• _INSTRUCTIONS TO FOLLOW_: Up to and including the line containing "Test = Callable[[object], bool]", please reproduce the lines of the listing below, starting from the top.

• _SOURCE EXCERPT_:
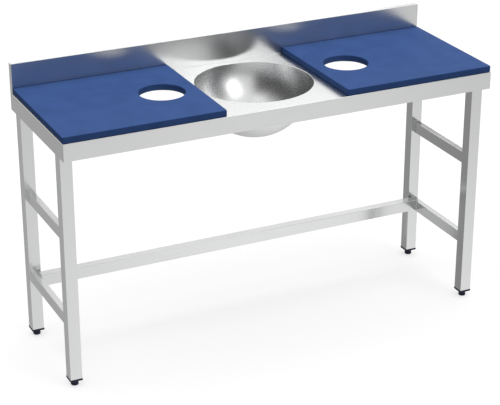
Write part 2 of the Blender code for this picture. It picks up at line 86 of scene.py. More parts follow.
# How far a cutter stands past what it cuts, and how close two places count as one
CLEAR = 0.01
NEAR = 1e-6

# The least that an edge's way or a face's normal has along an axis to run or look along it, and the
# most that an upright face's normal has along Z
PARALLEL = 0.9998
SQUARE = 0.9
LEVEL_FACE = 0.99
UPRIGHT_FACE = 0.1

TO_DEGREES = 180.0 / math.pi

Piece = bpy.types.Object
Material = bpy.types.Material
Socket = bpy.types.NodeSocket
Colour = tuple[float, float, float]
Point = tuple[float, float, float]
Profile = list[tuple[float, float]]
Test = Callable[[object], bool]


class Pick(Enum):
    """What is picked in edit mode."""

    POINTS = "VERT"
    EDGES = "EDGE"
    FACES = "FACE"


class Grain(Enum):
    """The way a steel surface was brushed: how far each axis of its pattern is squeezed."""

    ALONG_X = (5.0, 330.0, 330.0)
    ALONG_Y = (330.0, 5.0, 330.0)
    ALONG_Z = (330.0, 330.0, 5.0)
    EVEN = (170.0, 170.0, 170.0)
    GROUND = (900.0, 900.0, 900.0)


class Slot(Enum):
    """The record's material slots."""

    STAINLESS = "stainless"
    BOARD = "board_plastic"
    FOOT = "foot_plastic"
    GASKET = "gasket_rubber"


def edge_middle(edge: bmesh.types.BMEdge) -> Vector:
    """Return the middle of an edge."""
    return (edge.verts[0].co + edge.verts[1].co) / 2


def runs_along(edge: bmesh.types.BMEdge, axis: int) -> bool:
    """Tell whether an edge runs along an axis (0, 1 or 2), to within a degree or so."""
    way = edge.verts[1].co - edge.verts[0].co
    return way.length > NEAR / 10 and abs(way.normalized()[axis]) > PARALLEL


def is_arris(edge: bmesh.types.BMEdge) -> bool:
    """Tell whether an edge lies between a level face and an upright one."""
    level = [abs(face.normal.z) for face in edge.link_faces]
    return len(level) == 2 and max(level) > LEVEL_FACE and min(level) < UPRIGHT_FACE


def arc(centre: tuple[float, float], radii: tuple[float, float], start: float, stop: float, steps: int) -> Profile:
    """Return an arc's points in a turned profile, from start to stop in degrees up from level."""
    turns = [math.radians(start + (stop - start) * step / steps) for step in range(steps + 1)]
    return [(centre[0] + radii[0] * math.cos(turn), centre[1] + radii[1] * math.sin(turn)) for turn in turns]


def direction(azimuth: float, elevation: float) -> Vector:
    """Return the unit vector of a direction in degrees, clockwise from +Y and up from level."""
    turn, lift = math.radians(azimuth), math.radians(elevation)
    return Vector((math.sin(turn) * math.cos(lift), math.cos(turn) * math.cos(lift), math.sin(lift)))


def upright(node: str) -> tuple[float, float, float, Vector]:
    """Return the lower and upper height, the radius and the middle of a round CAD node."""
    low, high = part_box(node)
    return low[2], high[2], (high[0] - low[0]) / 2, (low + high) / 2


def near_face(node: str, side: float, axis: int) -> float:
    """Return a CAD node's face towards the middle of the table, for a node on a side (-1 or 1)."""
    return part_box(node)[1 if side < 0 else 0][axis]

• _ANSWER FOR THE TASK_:
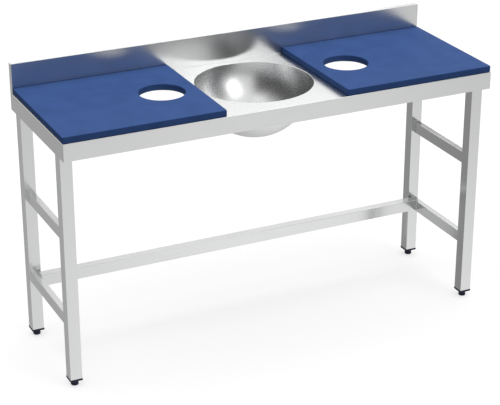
Write part 2 of the Blender code for this picture. It picks up at line 86 of scene.py. More parts follow.
# How far a cutter stands past what it cuts, and how close two places count as one
CLEAR = 0.01
NEAR = 1e-6

# The least that an edge's way or a face's normal has along an axis to run or look along it, and the
# most that an upright face's normal has along Z
PARALLEL = 0.9998
SQUARE = 0.9
LEVEL_FACE = 0.99
UPRIGHT_FACE = 0.1

TO_DEGREES = 180.0 / math.pi

Piece = bpy.types.Object
Material = bpy.types.Material
Socket = bpy.types.NodeSocket
Colour = tuple[float, float, float]
Point = tuple[float, float, float]
Profile = list[tuple[float, float]]
Test = Callable[[object], bool]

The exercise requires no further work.